[The problem]: Return the whole listing exactly as it stands.
* start *
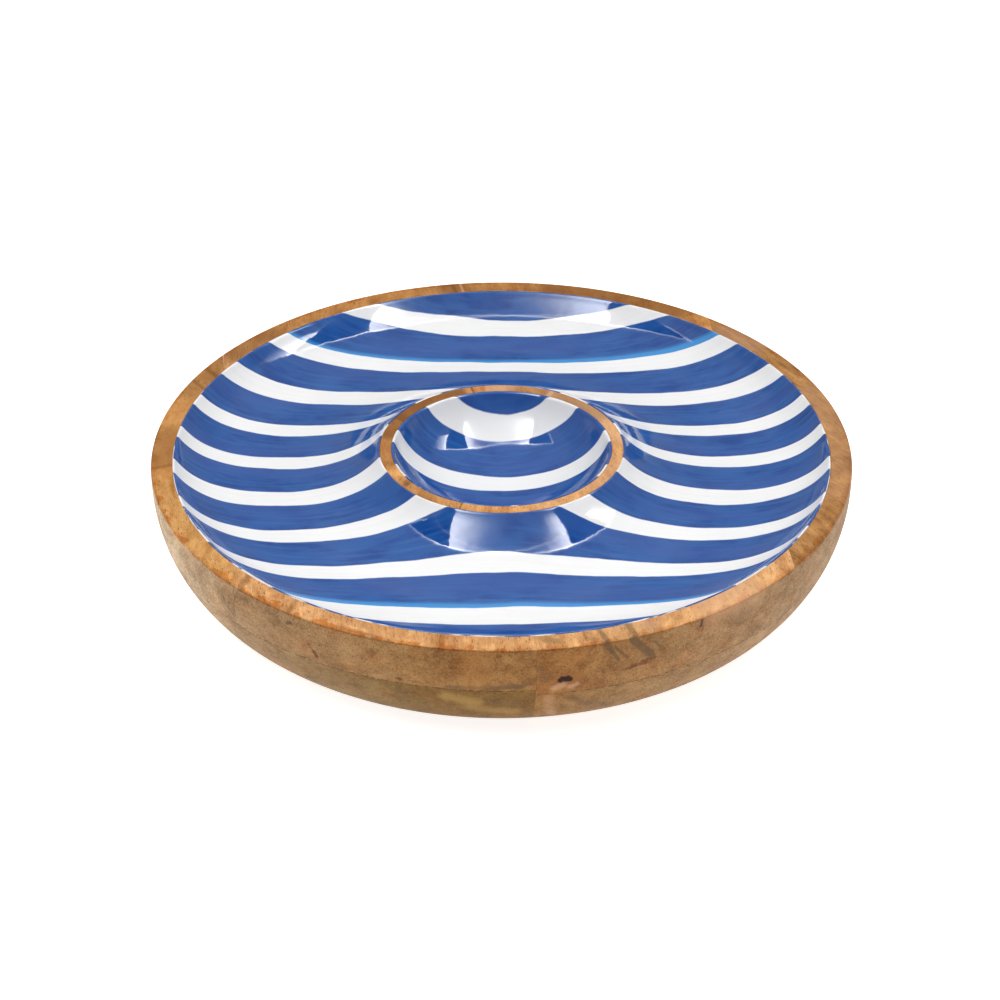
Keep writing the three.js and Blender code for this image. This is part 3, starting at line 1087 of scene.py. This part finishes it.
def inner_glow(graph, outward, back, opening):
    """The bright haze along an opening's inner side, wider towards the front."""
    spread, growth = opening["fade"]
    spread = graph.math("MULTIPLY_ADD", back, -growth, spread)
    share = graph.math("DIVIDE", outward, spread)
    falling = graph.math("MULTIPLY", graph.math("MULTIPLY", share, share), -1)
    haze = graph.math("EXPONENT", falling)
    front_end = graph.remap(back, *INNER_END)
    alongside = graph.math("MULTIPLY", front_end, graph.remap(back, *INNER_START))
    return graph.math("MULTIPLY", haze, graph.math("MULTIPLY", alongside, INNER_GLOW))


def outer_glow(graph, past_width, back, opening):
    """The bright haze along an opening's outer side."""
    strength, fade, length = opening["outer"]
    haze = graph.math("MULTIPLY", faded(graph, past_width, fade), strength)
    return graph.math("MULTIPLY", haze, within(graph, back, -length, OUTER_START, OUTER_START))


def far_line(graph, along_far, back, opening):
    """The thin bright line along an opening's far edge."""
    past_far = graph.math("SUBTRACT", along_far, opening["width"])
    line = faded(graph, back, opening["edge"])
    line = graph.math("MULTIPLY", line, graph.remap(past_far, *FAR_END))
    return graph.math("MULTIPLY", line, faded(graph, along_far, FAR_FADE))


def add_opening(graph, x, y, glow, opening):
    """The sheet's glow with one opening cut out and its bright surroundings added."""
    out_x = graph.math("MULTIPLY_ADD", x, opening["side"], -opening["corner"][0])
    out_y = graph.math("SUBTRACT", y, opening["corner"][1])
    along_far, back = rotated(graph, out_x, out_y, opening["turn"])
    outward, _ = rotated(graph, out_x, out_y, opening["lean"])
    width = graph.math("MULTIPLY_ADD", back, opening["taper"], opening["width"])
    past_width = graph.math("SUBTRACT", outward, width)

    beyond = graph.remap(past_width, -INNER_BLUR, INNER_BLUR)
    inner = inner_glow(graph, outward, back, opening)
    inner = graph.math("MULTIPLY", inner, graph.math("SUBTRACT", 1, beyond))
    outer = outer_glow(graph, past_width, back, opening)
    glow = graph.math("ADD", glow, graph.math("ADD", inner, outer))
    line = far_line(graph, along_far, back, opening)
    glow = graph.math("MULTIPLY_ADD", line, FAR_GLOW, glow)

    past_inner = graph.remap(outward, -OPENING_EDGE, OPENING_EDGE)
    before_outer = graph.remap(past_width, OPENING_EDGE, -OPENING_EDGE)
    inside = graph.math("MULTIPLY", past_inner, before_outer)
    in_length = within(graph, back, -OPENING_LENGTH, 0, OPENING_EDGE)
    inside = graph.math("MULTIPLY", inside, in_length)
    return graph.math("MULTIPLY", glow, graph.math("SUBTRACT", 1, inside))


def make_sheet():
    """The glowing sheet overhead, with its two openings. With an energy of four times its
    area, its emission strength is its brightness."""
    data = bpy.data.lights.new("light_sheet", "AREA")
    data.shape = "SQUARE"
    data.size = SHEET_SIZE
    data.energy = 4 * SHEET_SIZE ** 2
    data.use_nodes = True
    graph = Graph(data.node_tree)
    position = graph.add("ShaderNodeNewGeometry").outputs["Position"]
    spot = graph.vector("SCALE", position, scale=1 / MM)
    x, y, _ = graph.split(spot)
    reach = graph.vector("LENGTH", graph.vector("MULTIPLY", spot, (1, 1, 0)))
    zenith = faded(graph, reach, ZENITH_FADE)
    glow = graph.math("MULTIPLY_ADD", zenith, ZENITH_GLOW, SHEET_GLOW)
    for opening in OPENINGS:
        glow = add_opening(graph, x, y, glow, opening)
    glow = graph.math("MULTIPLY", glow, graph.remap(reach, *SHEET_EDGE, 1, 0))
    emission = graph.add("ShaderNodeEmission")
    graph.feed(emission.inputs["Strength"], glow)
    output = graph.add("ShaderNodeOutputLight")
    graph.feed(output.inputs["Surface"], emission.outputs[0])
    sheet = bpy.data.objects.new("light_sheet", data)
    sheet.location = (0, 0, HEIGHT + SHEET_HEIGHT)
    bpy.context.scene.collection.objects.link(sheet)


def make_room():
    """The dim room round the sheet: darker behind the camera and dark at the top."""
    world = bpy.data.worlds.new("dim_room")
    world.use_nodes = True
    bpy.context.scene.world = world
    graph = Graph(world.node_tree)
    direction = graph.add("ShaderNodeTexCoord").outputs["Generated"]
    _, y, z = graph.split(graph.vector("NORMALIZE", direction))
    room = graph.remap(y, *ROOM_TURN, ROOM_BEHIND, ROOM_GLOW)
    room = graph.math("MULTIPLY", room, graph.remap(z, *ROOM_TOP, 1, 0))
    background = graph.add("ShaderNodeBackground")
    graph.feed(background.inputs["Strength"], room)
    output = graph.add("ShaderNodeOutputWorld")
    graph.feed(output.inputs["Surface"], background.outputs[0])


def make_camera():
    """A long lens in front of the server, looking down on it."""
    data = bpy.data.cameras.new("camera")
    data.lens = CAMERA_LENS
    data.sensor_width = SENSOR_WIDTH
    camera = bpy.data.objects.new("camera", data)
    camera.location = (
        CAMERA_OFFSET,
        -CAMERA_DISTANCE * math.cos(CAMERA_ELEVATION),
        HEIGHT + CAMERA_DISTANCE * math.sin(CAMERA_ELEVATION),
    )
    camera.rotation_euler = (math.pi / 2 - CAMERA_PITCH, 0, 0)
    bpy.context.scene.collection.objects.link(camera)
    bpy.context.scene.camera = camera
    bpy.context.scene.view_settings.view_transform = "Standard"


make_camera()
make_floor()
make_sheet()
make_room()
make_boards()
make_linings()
* end *
[Exercise result]:
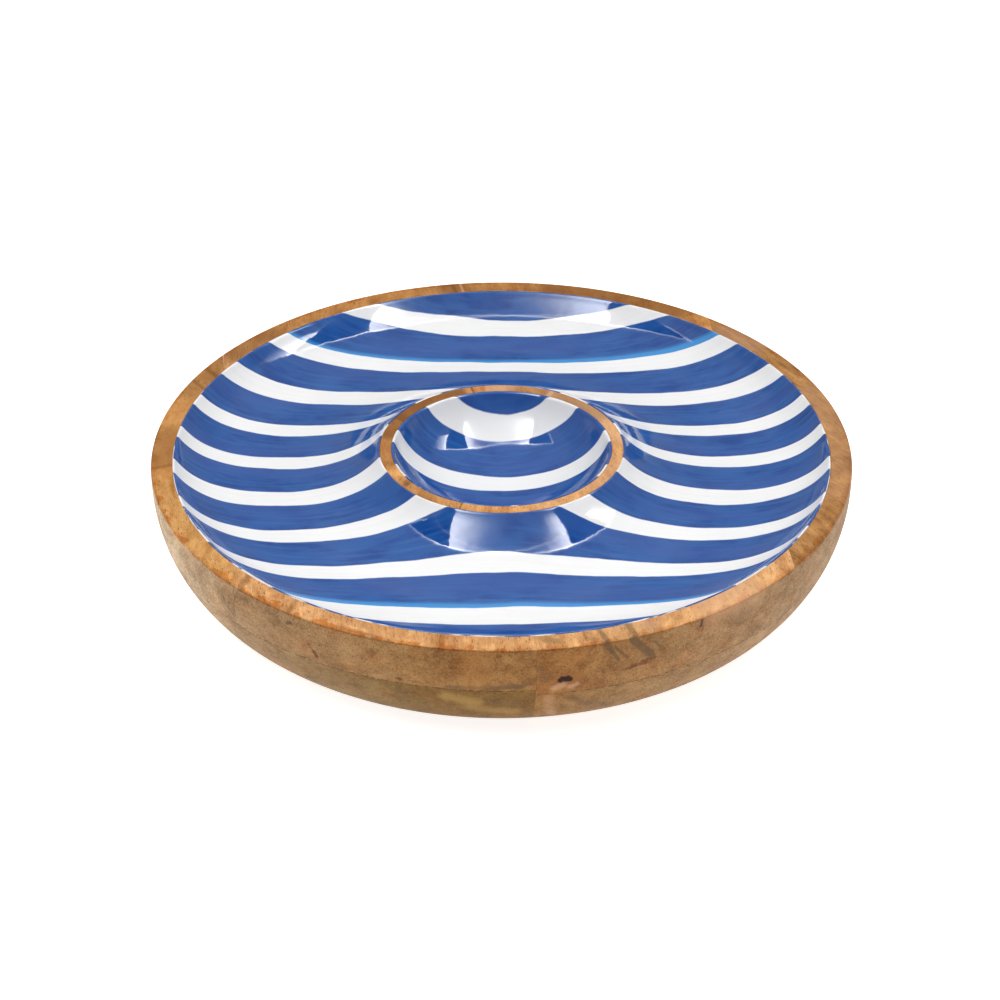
Keep writing the three.js and Blender code for this image. This is part 3, starting at line 1087 of scene.py. This part finishes it.
def inner_glow(graph, outward, back, opening):
    """The bright haze along an opening's inner side, wider towards the front."""
    spread, growth = opening["fade"]
    spread = graph.math("MULTIPLY_ADD", back, -growth, spread)
    share = graph.math("DIVIDE", outward, spread)
    falling = graph.math("MULTIPLY", graph.math("MULTIPLY", share, share), -1)
    haze = graph.math("EXPONENT", falling)
    front_end = graph.remap(back, *INNER_END)
    alongside = graph.math("MULTIPLY", front_end, graph.remap(back, *INNER_START))
    return graph.math("MULTIPLY", haze, graph.math("MULTIPLY", alongside, INNER_GLOW))


def outer_glow(graph, past_width, back, opening):
    """The bright haze along an opening's outer side."""
    strength, fade, length = opening["outer"]
    haze = graph.math("MULTIPLY", faded(graph, past_width, fade), strength)
    return graph.math("MULTIPLY", haze, within(graph, back, -length, OUTER_START, OUTER_START))


def far_line(graph, along_far, back, opening):
    """The thin bright line along an opening's far edge."""
    past_far = graph.math("SUBTRACT", along_far, opening["width"])
    line = faded(graph, back, opening["edge"])
    line = graph.math("MULTIPLY", line, graph.remap(past_far, *FAR_END))
    return graph.math("MULTIPLY", line, faded(graph, along_far, FAR_FADE))


def add_opening(graph, x, y, glow, opening):
    """The sheet's glow with one opening cut out and its bright surroundings added."""
    out_x = graph.math("MULTIPLY_ADD", x, opening["side"], -opening["corner"][0])
    out_y = graph.math("SUBTRACT", y, opening["corner"][1])
    along_far, back = rotated(graph, out_x, out_y, opening["turn"])
    outward, _ = rotated(graph, out_x, out_y, opening["lean"])
    width = graph.math("MULTIPLY_ADD", back, opening["taper"], opening["width"])
    past_width = graph.math("SUBTRACT", outward, width)

    beyond = graph.remap(past_width, -INNER_BLUR, INNER_BLUR)
    inner = inner_glow(graph, outward, back, opening)
    inner = graph.math("MULTIPLY", inner, graph.math("SUBTRACT", 1, beyond))
    outer = outer_glow(graph, past_width, back, opening)
    glow = graph.math("ADD", glow, graph.math("ADD", inner, outer))
    line = far_line(graph, along_far, back, opening)
    glow = graph.math("MULTIPLY_ADD", line, FAR_GLOW, glow)

    past_inner = graph.remap(outward, -OPENING_EDGE, OPENING_EDGE)
    before_outer = graph.remap(past_width, OPENING_EDGE, -OPENING_EDGE)
    inside = graph.math("MULTIPLY", past_inner, before_outer)
    in_length = within(graph, back, -OPENING_LENGTH, 0, OPENING_EDGE)
    inside = graph.math("MULTIPLY", inside, in_length)
    return graph.math("MULTIPLY", glow, graph.math("SUBTRACT", 1, inside))


def make_sheet():
    """The glowing sheet overhead, with its two openings. With an energy of four times its
    area, its emission strength is its brightness."""
    data = bpy.data.lights.new("light_sheet", "AREA")
    data.shape = "SQUARE"
    data.size = SHEET_SIZE
    data.energy = 4 * SHEET_SIZE ** 2
    data.use_nodes = True
    graph = Graph(data.node_tree)
    position = graph.add("ShaderNodeNewGeometry").outputs["Position"]
    spot = graph.vector("SCALE", position, scale=1 / MM)
    x, y, _ = graph.split(spot)
    reach = graph.vector("LENGTH", graph.vector("MULTIPLY", spot, (1, 1, 0)))
    zenith = faded(graph, reach, ZENITH_FADE)
    glow = graph.math("MULTIPLY_ADD", zenith, ZENITH_GLOW, SHEET_GLOW)
    for opening in OPENINGS:
        glow = add_opening(graph, x, y, glow, opening)
    glow = graph.math("MULTIPLY", glow, graph.remap(reach, *SHEET_EDGE, 1, 0))
    emission = graph.add("ShaderNodeEmission")
    graph.feed(emission.inputs["Strength"], glow)
    output = graph.add("ShaderNodeOutputLight")
    graph.feed(output.inputs["Surface"], emission.outputs[0])
    sheet = bpy.data.objects.new("light_sheet", data)
    sheet.location = (0, 0, HEIGHT + SHEET_HEIGHT)
    bpy.context.scene.collection.objects.link(sheet)


def make_room():
    """The dim room round the sheet: darker behind the camera and dark at the top."""
    world = bpy.data.worlds.new("dim_room")
    world.use_nodes = True
    bpy.context.scene.world = world
    graph = Graph(world.node_tree)
    direction = graph.add("ShaderNodeTexCoord").outputs["Generated"]
    _, y, z = graph.split(graph.vector("NORMALIZE", direction))
    room = graph.remap(y, *ROOM_TURN, ROOM_BEHIND, ROOM_GLOW)
    room = graph.math("MULTIPLY", room, graph.remap(z, *ROOM_TOP, 1, 0))
    background = graph.add("ShaderNodeBackground")
    graph.feed(background.inputs["Strength"], room)
    output = graph.add("ShaderNodeOutputWorld")
    graph.feed(output.inputs["Surface"], background.outputs[0])


def make_camera():
    """A long lens in front of the server, looking down on it."""
    data = bpy.data.cameras.new("camera")
    data.lens = CAMERA_LENS
    data.sensor_width = SENSOR_WIDTH
    camera = bpy.data.objects.new("camera", data)
    camera.location = (
        CAMERA_OFFSET,
        -CAMERA_DISTANCE * math.cos(CAMERA_ELEVATION),
        HEIGHT + CAMERA_DISTANCE * math.sin(CAMERA_ELEVATION),
    )
    camera.rotation_euler = (math.pi / 2 - CAMERA_PITCH, 0, 0)
    bpy.context.scene.collection.objects.link(camera)
    bpy.context.scene.camera = camera
    bpy.context.scene.view_settings.view_transform = "Standard"


make_camera()
make_floor()
make_sheet()
make_room()
make_boards()
make_linings()